Flabbergasted, I stared down a male race organizer. “What the hell are you thinking? Do you not care about liability? If you pressure someone who has heat exhaustion into running and they die, you realize you will get sued don’t you?”
In a nasal voice he droned, “We did a bunch of these people a favor by dropping them off a mile from the finish line. Now they can cross the line and get medals.” I used some choice language and yelled, “You’re offering medals without accomplishment.” My voice rose higher and higher as I continued to question their honor and their humanity. “Why hold a race? Why let people across the line who have not completed the full course?”

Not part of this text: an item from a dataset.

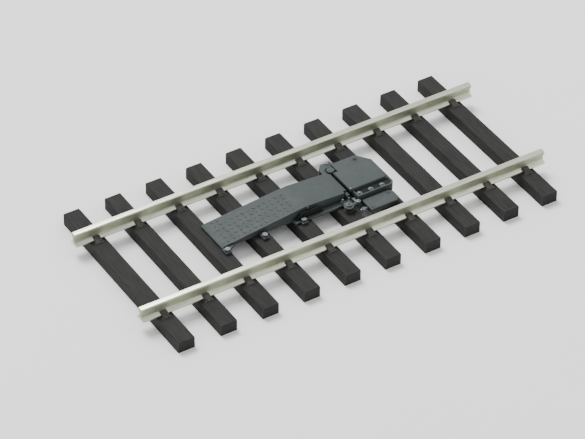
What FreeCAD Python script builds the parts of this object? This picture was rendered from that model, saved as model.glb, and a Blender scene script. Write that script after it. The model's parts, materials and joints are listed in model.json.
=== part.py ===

Lamely, he replied, “I can understand how you would think that.” I held the back of my hand up in disgust and continued running. All I could think of was the Marine Corps Marathon. They sweep the course and drive people who are unable to reach the 17.75-mile mark and the 20-mile mark in a bus to the baggage claim area. No one who fails to reach these cutoff times is allowed to cross the finish line. The Marine Corps treats its runners with honor and fairness. As long as a runner beats the cutoffs, he or she is treated with as much respect as the man or woman who wins the overall race. Unlike the Rock n Roll marathon, the Marine Corps does not treat non-finishers like Little Leaguers who deserve the same medals and treatment as bona-fide finishers.
In retrospect, I cannot keep this medal. I did not cheat. The course organizers cheated me and they cheated all of the folks who ran the marathon without missing the 23rd mile or without hitching a ride for part of the race. And while I completed my 9th marathon on March 17th, I want nothing to do with a race that lacks honor and respect for all of its participants.
Epilogue: I officially alerted the Rock and Roll authorities that my chip time is inaccurate due to their unannounced altering (and shortening) of Saturday’s DC Marathon course. I still ran a complete marathon by doubling back and adding mileage after I crossed the line. Now I am looking into contacting the press and the USATF to file a grievance re course infractions.